Exercise =
Repeat everything in the material exactly.
★ ★ ★ ★ ★ ★ ★
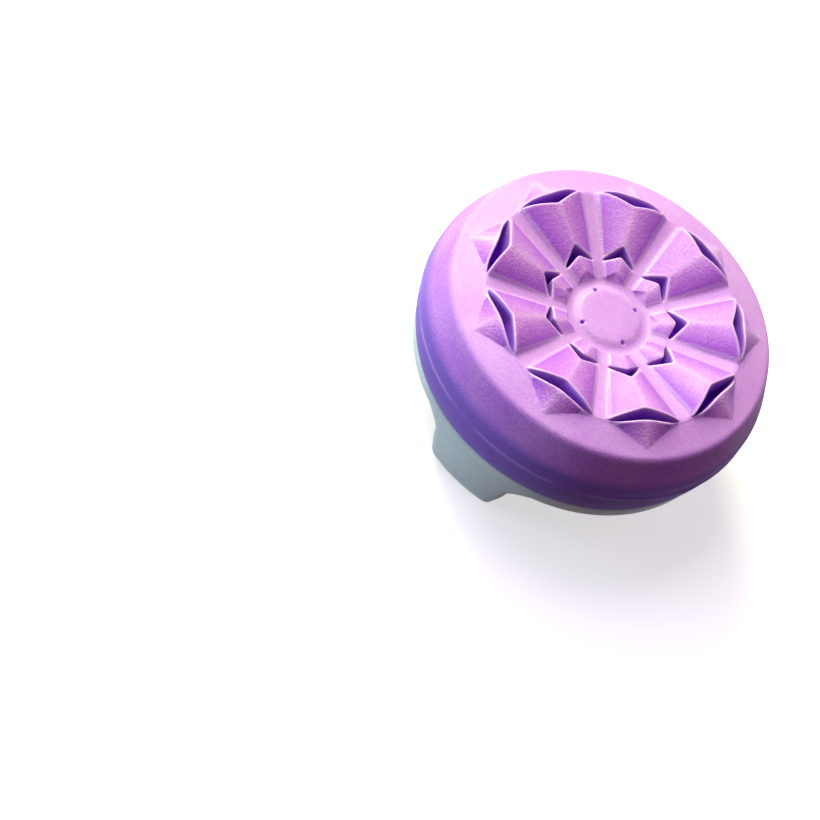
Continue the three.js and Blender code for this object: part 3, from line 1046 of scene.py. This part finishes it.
class GRIP_OT_stage(bpy.types.Operator):
    """Makes the camera, the lamps, the even light and the pale floor"""

    bl_idname = "grip.stage"
    bl_label = "Camera, lamps and floor"

    def execute(self, context):
        studio = sizes("grip_studio")
        self.camera(context, studio)
        add_lamp("Key lamp", direction(150.0, 33.0), 0.2, studio.key_power, (0.85, 1.0, 0.59))
        add_lamp("Top lamp", direction(168.0, 60.0), 0.25, studio.top_power, (1.0, 0.9, 1.0))
        add_lamp("Fill lamp", direction(212.0, 6.0), 0.2, studio.fill_power, (0.55, 0.78, 1.0))
        self.sky(context, studio)
        self.floor()
        context.scene.view_settings.view_transform = "Standard"
        return {"FINISHED"}

    def camera(self, context, studio):
        """The camera looks at the tread's middle, then turns until it shows at its pixel."""
        target = Vector((0.0, 0.0, sizes("grip_cap").rim_height))
        away = direction(math.degrees(studio.turn), math.degrees(studio.climb))
        deselect()
        bpy.ops.object.camera_add(location=target + away * studio.distance)
        camera = bpy.context.object
        upright = away.to_track_quat("Z", "Y").to_matrix()
        rolled = upright @ Matrix.Rotation(-studio.roll, 3, "Z")
        half = PHOTO_SIDE / 2.0
        pixels = studio.lens / SENSOR * PHOTO_SIDE
        sight = Vector((studio.place[0] - half, half - studio.place[1], -pixels)).normalized()
        aim = Vector((0.0, 0.0, -1.0)).rotation_difference(sight).to_matrix()
        camera.rotation_euler = (rolled @ aim.transposed()).to_euler()
        camera.data.lens = studio.lens
        camera.data.sensor_width = SENSOR
        camera.data.clip_start = 0.01
        camera.data.clip_end = 50.0
        context.scene.camera = camera

    def sky(self, context, studio):
        """Even light, weaker near the horizon, and white where the camera looks past the floor."""
        world = bpy.data.worlds.new("Studio")
        world.use_nodes = True
        tree = world.node_tree
        background = tree.nodes["Background"]
        background.inputs["Color"].default_value = (1.0, 0.6, 0.95, 1.0)
        way = add_node(tree, "ShaderNodeTexCoord").outputs["Generated"]
        axes = add_node(tree, "ShaderNodeSeparateXYZ")
        tree.links.new(way, axes.inputs[0])
        high = add_node(tree, "ShaderNodeMapRange")
        for name, value in (("From Max", 0.7), ("To Min", 0.2), ("To Max", 1.0)):
            high.inputs[name].default_value = value
        tree.links.new(axes.outputs["Z"], high.inputs["Value"])
        strength = combine(tree, "MULTIPLY", high.outputs["Result"], studio.sky)
        tree.links.new(strength, background.inputs["Strength"])
        white = add_node(tree, "ShaderNodeBackground", Color=(1.0, 1.0, 1.0, 1.0), Strength=1.0)
        pick = add_node(tree, "ShaderNodeMixShader")
        tree.links.new(seen_by_camera(tree), pick.inputs[0])
        tree.links.new(background.outputs[0], pick.inputs[1])
        tree.links.new(white.outputs[0], pick.inputs[2])
        tree.links.new(pick.outputs[0], tree.nodes["World Output"].inputs["Surface"])
        context.scene.world = world

    def floor(self):
        """A wide round floor, inset once into a middle and an outer ring."""
        deselect()
        bpy.ops.mesh.primitive_circle_add(vertices=96, radius=1.2, fill_type="NGON")
        floor = added("floor")
        bpy.ops.object.mode_set(mode="EDIT")
        bpy.ops.mesh.select_all(action="SELECT")
        bpy.ops.mesh.inset(thickness=0.4)
        bpy.ops.object.mode_set(mode="OBJECT")
        floor.data.materials.append(floor_finish())


class GRIP_PT_panel(bpy.types.Panel):
    """Lists the pieces and their sizes in the sidebar"""

    bl_idname = "GRIP_PT_panel"
    bl_label = "Thumb grip"
    bl_space_type = "VIEW_3D"
    bl_region_type = "UI"
    bl_category = "Thumb grip"

    def draw(self, context):
        for operator in (GRIP_OT_stage, GRIP_OT_base, GRIP_OT_cap):
            self.layout.operator(operator.bl_idname)
        for name in GROUPS:
            group = sizes(name)
            box = self.layout.box()
            box.label(text=group.bl_rna.name)
            for key in group.bl_rna.properties.keys():
                if key not in ("rna_type", "name"):
                    box.prop(group, key)


GROUPS = {
    "grip_cap": CapSizes,
    "grip_base": BaseSizes,
    "grip_finishes": Finishes,
    "grip_studio": Studio,
}
CLASSES = (*GROUPS.values(), GRIP_OT_cap, GRIP_OT_base, GRIP_OT_stage, GRIP_PT_panel)


def register():
    """Registers the classes and puts the property groups on the scene."""
    for cls in CLASSES:
        bpy.utils.register_class(cls)
    for name, group in GROUPS.items():
        setattr(bpy.types.Scene, name, PointerProperty(type=group))


def unregister():
    """Takes the property groups off the scene and unregisters the classes."""
    for name in GROUPS:
        delattr(bpy.types.Scene, name)
    for cls in reversed(CLASSES):
        bpy.utils.unregister_class(cls)


def main():
    """Registers the add-on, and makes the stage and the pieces."""
    register()
    bpy.ops.grip.stage()
    bpy.ops.grip.base()
    bpy.ops.grip.cap()


if __name__ == "__main__":
    main()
★ ★ ★ ★ ★ ★ ★
Exercise response =
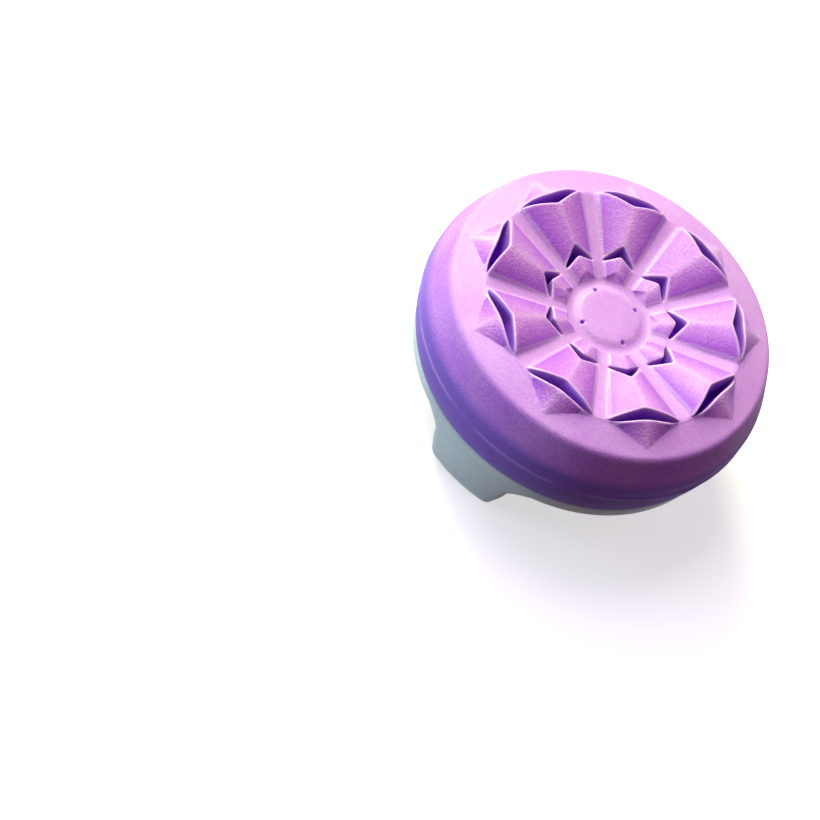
Continue the three.js and Blender code for this object: part 3, from line 1046 of scene.py. This part finishes it.
class GRIP_OT_stage(bpy.types.Operator):
    """Makes the camera, the lamps, the even light and the pale floor"""

    bl_idname = "grip.stage"
    bl_label = "Camera, lamps and floor"

    def execute(self, context):
        studio = sizes("grip_studio")
        self.camera(context, studio)
        add_lamp("Key lamp", direction(150.0, 33.0), 0.2, studio.key_power, (0.85, 1.0, 0.59))
        add_lamp("Top lamp", direction(168.0, 60.0), 0.25, studio.top_power, (1.0, 0.9, 1.0))
        add_lamp("Fill lamp", direction(212.0, 6.0), 0.2, studio.fill_power, (0.55, 0.78, 1.0))
        self.sky(context, studio)
        self.floor()
        context.scene.view_settings.view_transform = "Standard"
        return {"FINISHED"}

    def camera(self, context, studio):
        """The camera looks at the tread's middle, then turns until it shows at its pixel."""
        target = Vector((0.0, 0.0, sizes("grip_cap").rim_height))
        away = direction(math.degrees(studio.turn), math.degrees(studio.climb))
        deselect()
        bpy.ops.object.camera_add(location=target + away * studio.distance)
        camera = bpy.context.object
        upright = away.to_track_quat("Z", "Y").to_matrix()
        rolled = upright @ Matrix.Rotation(-studio.roll, 3, "Z")
        half = PHOTO_SIDE / 2.0
        pixels = studio.lens / SENSOR * PHOTO_SIDE
        sight = Vector((studio.place[0] - half, half - studio.place[1], -pixels)).normalized()
        aim = Vector((0.0, 0.0, -1.0)).rotation_difference(sight).to_matrix()
        camera.rotation_euler = (rolled @ aim.transposed()).to_euler()
        camera.data.lens = studio.lens
        camera.data.sensor_width = SENSOR
        camera.data.clip_start = 0.01
        camera.data.clip_end = 50.0
        context.scene.camera = camera

    def sky(self, context, studio):
        """Even light, weaker near the horizon, and white where the camera looks past the floor."""
        world = bpy.data.worlds.new("Studio")
        world.use_nodes = True
        tree = world.node_tree
        background = tree.nodes["Background"]
        background.inputs["Color"].default_value = (1.0, 0.6, 0.95, 1.0)
        way = add_node(tree, "ShaderNodeTexCoord").outputs["Generated"]
        axes = add_node(tree, "ShaderNodeSeparateXYZ")
        tree.links.new(way, axes.inputs[0])
        high = add_node(tree, "ShaderNodeMapRange")
        for name, value in (("From Max", 0.7), ("To Min", 0.2), ("To Max", 1.0)):
            high.inputs[name].default_value = value
        tree.links.new(axes.outputs["Z"], high.inputs["Value"])
        strength = combine(tree, "MULTIPLY", high.outputs["Result"], studio.sky)
        tree.links.new(strength, background.inputs["Strength"])
        white = add_node(tree, "ShaderNodeBackground", Color=(1.0, 1.0, 1.0, 1.0), Strength=1.0)
        pick = add_node(tree, "ShaderNodeMixShader")
        tree.links.new(seen_by_camera(tree), pick.inputs[0])
        tree.links.new(background.outputs[0], pick.inputs[1])
        tree.links.new(white.outputs[0], pick.inputs[2])
        tree.links.new(pick.outputs[0], tree.nodes["World Output"].inputs["Surface"])
        context.scene.world = world

    def floor(self):
        """A wide round floor, inset once into a middle and an outer ring."""
        deselect()
        bpy.ops.mesh.primitive_circle_add(vertices=96, radius=1.2, fill_type="NGON")
        floor = added("floor")
        bpy.ops.object.mode_set(mode="EDIT")
        bpy.ops.mesh.select_all(action="SELECT")
        bpy.ops.mesh.inset(thickness=0.4)
        bpy.ops.object.mode_set(mode="OBJECT")
        floor.data.materials.append(floor_finish())


class GRIP_PT_panel(bpy.types.Panel):
    """Lists the pieces and their sizes in the sidebar"""

    bl_idname = "GRIP_PT_panel"
    bl_label = "Thumb grip"
    bl_space_type = "VIEW_3D"
    bl_region_type = "UI"
    bl_category = "Thumb grip"

    def draw(self, context):
        for operator in (GRIP_OT_stage, GRIP_OT_base, GRIP_OT_cap):
            self.layout.operator(operator.bl_idname)
        for name in GROUPS:
            group = sizes(name)
            box = self.layout.box()
            box.label(text=group.bl_rna.name)
            for key in group.bl_rna.properties.keys():
                if key not in ("rna_type", "name"):
                    box.prop(group, key)


GROUPS = {
    "grip_cap": CapSizes,
    "grip_base": BaseSizes,
    "grip_finishes": Finishes,
    "grip_studio": Studio,
}
CLASSES = (*GROUPS.values(), GRIP_OT_cap, GRIP_OT_base, GRIP_OT_stage, GRIP_PT_panel)


def register():
    """Registers the classes and puts the property groups on the scene."""
    for cls in CLASSES:
        bpy.utils.register_class(cls)
    for name, group in GROUPS.items():
        setattr(bpy.types.Scene, name, PointerProperty(type=group))


def unregister():
    """Takes the property groups off the scene and unregisters the classes."""
    for name in GROUPS:
        delattr(bpy.types.Scene, name)
    for cls in reversed(CLASSES):
        bpy.utils.unregister_class(cls)


def main():
    """Registers the add-on, and makes the stage and the pieces."""
    register()
    bpy.ops.grip.stage()
    bpy.ops.grip.base()
    bpy.ops.grip.cap()


if __name__ == "__main__":
    main()